In retrospect it may have been a case of overkill. What I remember best is not the production but an incident in rehearsal. I’d written a scene to be played between Olivier and Duke. It played well enough and Duke was superb. Olivier took me aside, asked what I thought of her in the scene. I said, “Wonderful!” He said, “That’s what I thought,” and, after pondering a moment: “Let’s kill the little darling, shall we?”

Patty, forgive me your untimely death in “The Power and the Glory,” a crime unconfessed until this moment.

My last go-round with David came of a call about 18 months ago when he asked if I’d come to New York for a talk with him “instantly.” I did. He said, “We’re going to do ‘The Power and the Glory’ again. New script. New production. We’ll shoot it in Mexico. My God, it’s timelier than ever! Look at Nicaragua, El Salvador.”

David didn’t look well. It wasn’t merely the normal attrition of time--there was a tremor in his head and hands, a hollowness in that splendid voice. I had the impression that he was playing David Susskind out of memory.

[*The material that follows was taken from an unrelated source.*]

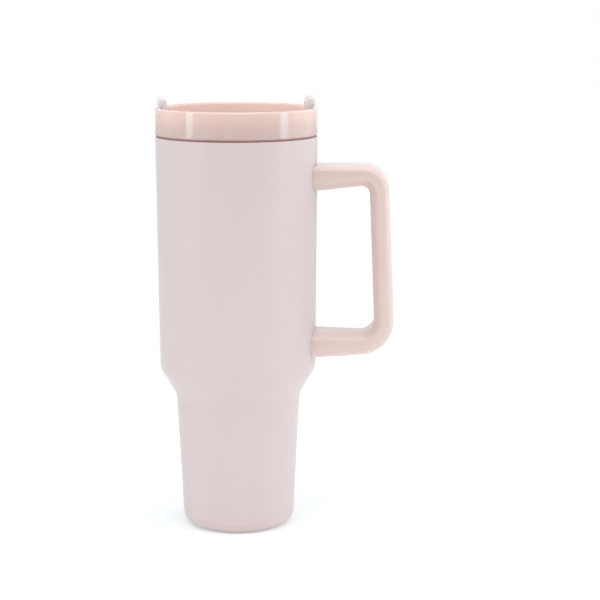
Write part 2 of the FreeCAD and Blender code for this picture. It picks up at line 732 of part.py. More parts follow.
def make_straw_grommet(document, size):
    body = new_body(document, "straw_grommet")
    bore, waist = size["straw_bore_radius"], size["straw_hole_radius"]
    wide, foot = size["grommet_top_radius"], size["grommet_foot_radius"]
    top, under = size["deck_top"], size["deck_top"] - size["deck_thickness"]
    crown, heel = top + size["grommet_top_height"], under - size["grommet_foot_height"]
    add_turned(body, "Revolution", "grommet",
               [(bore, heel), (foot, heel), (foot, under), (waist, under),
                (waist, top), (wide, top), (wide, crown), (bore, crown)])
    across, along = polar(size, "straw_distance", "straw_angle")
    place(body, across=across, along=along)


def make_sip_seal(document, size):
    body = new_body(document, "sip_seal")
    height = size["seal_depth"] + size["seal_height"]
    foot = size["deck_top"] - size["seal_depth"]
    sketch = new_sketch(body, "XY_Plane", "ring_sketch")
    raise_sketch(sketch, foot)
    add_polygon(sketch, sip_rectangle(size, size["seal_width"]))
    add_pad(body, "ring", sketch, height)
    outer_half = size["sip_width"] / 2 + size["seal_width"]
    reach = math.hypot(size["sip_length"].number, size["sip_width"].number)
    add_dressing(body, "Fillet", "ring_round", upright_edges_near(0, 0, reach), outer_half - 0.02)
    sketch = new_sketch(body, "XY_Plane", "ring_hole_sketch")
    raise_sketch(sketch, foot)
    add_polygon(sketch, sip_rectangle(size, as_size(0)))
    add_pocket(body, "ring_hole", sketch, height, upwards=True)
    inner = math.hypot(size["sip_length"].number, size["sip_width"].number) / 2 + 0.01
    half = size["sip_length"].number / 2

    def is_corner(edge):
        near = upright_edges_near(0, 0, inner)
        return near(edge) and abs(abs(edge.BoundBox.Center.x) - half) < 0.01

    add_dressing(body, "Fillet", "ring_hole_round", is_corner, size["sip_width"] / 2 - 0.02)
    place(body, along=-size["sip_distance"])


# ---- the rotating cover and its pivot ----

def ear_outline(size):
    """A finger ear's section: a web inside the collar and a grip above it."""
    foot = size["cover_bottom"] + size["cover_thickness"] / 2
    return [
        (size["ear_web_inner"], foot),
        (size["ear_web_outer"], foot),
        (size["ear_web_outer"], size["ear_lip_height"]),
        (size["ear_outer_radius"], size["ear_lip_height"]),
        (size["ear_outer_radius"], size["ear_top"]),
        (size["ear_tip_radius"], size["ear_tip_height"]),
        (size["ear_foot_radius"], size["ear_foot_height"]),
        (size["ear_web_inner"], size["ear_lip_height"] - (size["ear_web_inner"] - size["ear_foot_radius"])),
    ]


def make_rotating_cover(document, size):
    body = new_body(document, "rotating_cover")
    bottom = size["cover_bottom"]
    top = bottom + size["cover_thickness"]
    bore, rim = size["cover_bore_radius"], size["cover_radius"]
    add_turned(body, "Revolution", "disc", [(bore, bottom), (rim, bottom), (rim, top), (bore, top)])
    round_ring(body, "disc_round", rim, top, size["cover_edge_blend"])

    above = top + size["cover_thickness"]
    below = bottom - size["cover_thickness"]
    near, far = size["window_inner_radius"], size["window_outer_radius"]
    window = [(near, below), (far, below), (far, above), (near, above)]
    add_turned(body, "Groove", "window", window, size["window_sweep"], size["straw_angle"])
    across, along = polar(size, "straw_distance", "straw_angle")
    add_dressing(body, "Fillet", "window_round",
                 upright_edges_near(across.number, along.number, far.number), size["window_corner"])

    clear = size["stop_radius"] + size["stop_clearance"]
    near, far = size["stop_distance"] - clear, size["stop_distance"] + clear
    roof = bottom + size["track_depth"]
    track = [(near, below), (far, below), (far, roof), (near, roof)]
    end_angle = clear / size["stop_distance"] * (180 / math.pi)
    sweep = size["cover_turn"] + end_angle * 2
    middle = size["stop_angle"] - size["cover_turn"] / 2
    add_turned(body, "Groove", "stop_track", track, sweep, middle)

    for name, half_turn in (("right_ear", 0), ("left_ear", 180)):
        angle = size["ear_angle"] + half_turn
        add_turned(body, "Revolution", name, ear_outline(size), size["ear_sweep"], angle)
    foot = size["ear_foot_height"].number
    soften = creases(body.Tip.Shape, lambda edge: edge.BoundBox.ZMax > foot + 0.1
                     and edge.BoundBox.ZMin > size["collar_top"].number)
    add_dressing(body, "Fillet", "ear_round", soften, size["ear_blend"])


def make_pivot(document, size):
    screw = new_body(document, "pivot_screw")
    seat = size["boss_top"] + size["washer_thickness"]
    crown = seat + size["pivot_head_height"]
    shank, head = size["pivot_screw_radius"], size["pivot_head_radius"]
    end = size["pivot_screw_end"]
    add_turned(screw, "Revolution", "screw",
               [(0, end), (shank, end), (shank, seat), (head, seat), (head, crown), (0, crown)])
    round_ring(screw, "head_round", head, crown, size["pivot_head_height"] / 4)

    washer = new_body(document, "friction_washer")
    bore, rim = size["washer_bore_radius"], size["washer_radius"]
    add_turned(washer, "Revolution", "washer",
               [(bore, size["boss_top"]), (rim, size["boss_top"]), (rim, seat), (bore, seat)])

    cap = new_body(document, "pivot_cap")
    rim, wall = size["cap_radius"], size["cap_wall"]
    foot = size["cover_bottom"] + size["cover_thickness"] + size["cap_gap"]
    top = crown + wall
    add_turned(cap, "Revolution", "cap",
               [(0, crown), (rim - wall, crown), (rim - wall, foot), (rim, foot), (rim, top), (0, top)])
    round_ring(cap, "cap_round", rim, top, size["cap_blend"])


# ---- the whole tumbler ----

def check_and_export(document):
    """Check every object, then write each sub-part's STEP file."""
    for item in document.Objects:
        faults = {"Invalid", "Error"} & set(item.State)
        assert not faults, f"{item.Label}: {item.State}"
    os.makedirs("parts", exist_ok=True)
    for body in document.Objects:
        if body.TypeId != "PartDesign::Body":
            continue
        shape = body.Shape
        assert not shape.isNull() and shape.isValid(), body.Label
        assert len(shape.Solids) == 1, body.Label
        shape.exportStep(f"parts/{body.Label}.step")


def main():
    document = FreeCAD.newDocument("tumbler")
    size = write_sheet(document)
    make_outer_shell(document, size)
    make_inner_liner(document, size)
    make_bottom(document, size)
    make_handle(document, size)
    for place_name in ("upper", "lower"):
        height = size[f"{place_name}_bracket_height"]
        make_bracket(document, size, f"{place_name}_bracket", height)
        make_handle_screw(document, size, f"{place_name}_handle_screw", height)
        make_screw_plug(document, size, f"{place_name}_screw_plug", height)
    make_lid_body(document, size)
    make_lid_gasket(document, size)
    make_straw_grommet(document, size)
    make_sip_seal(document, size)
    make_rotating_cover(document, size)
    make_pivot(document, size)
    document.recompute()
    check_and_export(document)


main()
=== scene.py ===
# %% [markdown]
# # An insulated tumbler, dressed for its portrait
#
# The engineering model of this tumbler already exists: every steel sheet, seal and screw has its
# size and its place. This lesson gives that model its looks. We load it, measure it, remodel the
# surfaces that the eye rests on, give every piece a finish, and light it like a product.

# %% Load the measured model
import json
import math

import bmesh
import bpy
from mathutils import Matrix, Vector


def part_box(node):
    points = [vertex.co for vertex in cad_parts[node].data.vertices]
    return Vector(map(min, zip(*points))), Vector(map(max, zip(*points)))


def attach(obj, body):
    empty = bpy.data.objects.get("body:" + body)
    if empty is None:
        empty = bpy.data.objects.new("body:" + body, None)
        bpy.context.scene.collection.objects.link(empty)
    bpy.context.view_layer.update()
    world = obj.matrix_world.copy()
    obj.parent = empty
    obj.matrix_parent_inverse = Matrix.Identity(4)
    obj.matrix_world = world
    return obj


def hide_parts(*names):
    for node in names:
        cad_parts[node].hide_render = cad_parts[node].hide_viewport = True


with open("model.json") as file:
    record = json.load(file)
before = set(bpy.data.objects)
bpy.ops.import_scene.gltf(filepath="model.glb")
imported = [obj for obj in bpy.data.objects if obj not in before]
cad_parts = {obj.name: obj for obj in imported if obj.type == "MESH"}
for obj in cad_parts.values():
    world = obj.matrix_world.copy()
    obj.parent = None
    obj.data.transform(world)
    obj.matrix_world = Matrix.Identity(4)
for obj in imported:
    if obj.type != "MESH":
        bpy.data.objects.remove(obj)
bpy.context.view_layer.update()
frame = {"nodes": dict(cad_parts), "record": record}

# %% [markdown]
# Everything is in metres, and the cup stands on the floor at the origin with its handle towards
# +X. The drawings below are written in millimetres, so they are multiplied by MM. Points closer
# than TOUCH count as one. A few nodes are measured, to see where the new pieces have to go.

# %% Measure the nodes that the new pieces follow
MM = 0.001
TOUCH = 0.002 * MM

shell_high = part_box("outer_shell")[1]
cover_low, cover_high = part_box("rotating_cover")
handle_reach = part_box("handle")[1].x
print(f"shell {shell_high.y / MM:.1f} mm in radius and {shell_high.z / MM:.1f} mm high, "
      f"handle out to {handle_reach / MM:.1f} mm")

# %% [markdown]
# ## Working in edit mode without a window
#
# Modelling by hand is a loop of three moves: select something, press a key, type a number. The
# small helpers below do the selecting. An operator acts on all that is selected, so each new
# object starts by clearing the selection.


# %% Small helpers for selecting
def deselect_all():
    if bpy.context.mode != "OBJECT":
        bpy.ops.object.mode_set(mode="OBJECT")
    bpy.ops.object.select_all(action="DESELECT")


def start_edit(piece):
    deselect_all()
    piece.select_set(True)
    bpy.context.view_layer.objects.active = piece
    bpy.ops.object.mode_set(mode="EDIT")


def finish_edit():
    bpy.ops.object.mode_set(mode="OBJECT")


def choose(kind, test):
    """In edit mode, select the vertices, edges or faces that pass a test, and count them."""
    mesh = bmesh.from_edit_mesh(bpy.context.edit_object.data)
    bpy.ops.mesh.select_mode(type={"verts": "VERT", "edges": "EDGE", "faces": "FACE"}[kind])
    bpy.ops.mesh.select_all(action="DESELECT")
    count = 0
    for element in getattr(mesh, kind):
        if test(element):
            element.select_set(True)
            count += 1
    mesh.select_flush_mode()
    bmesh.update_edit_mesh(bpy.context.edit_object.data)
    return count


def middle(edge):
    return (edge.verts[0].co + edge.verts[1].co) / 2


def apply_modifier(piece, kind, **settings):
    deselect_all()
    piece.select_set(True)
    bpy.context.view_layer.objects.active = piece
    modifier = piece.modifiers.new(kind.title(), kind)
    for name, value in settings.items():
        setattr(modifier, name, value)
    bpy.ops.object.modifier_apply(modifier=modifier.name)


def smooth(piece, degrees):
    deselect_all()
    piece.select_set(True)
    bpy.context.view_layer.objects.active = piece
    bpy.ops.object.shade_smooth_by_angle(angle=math.radians(degrees), keep_sharp_edges=True)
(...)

And I’d been looking around his new Fifth Avenue headquarters. Splendid. Expensive. But oddly unpopulated. In offices that might have accommodated 50, there were no more than a half-dozen people, most of them eyeing me hopefully.

Advertisement

I promised to write a new version of “The Power and the Glory.” I heard myself saying, “I’ll write it in a three-hour version so we can preempt a whole evening of prime time.”

“Great! How soon?”

I kept my promise. The script rests in the limbo of unproduced productions. I suspect that there it may stay; it would take a David Susskind to make it happen and he is no longer available.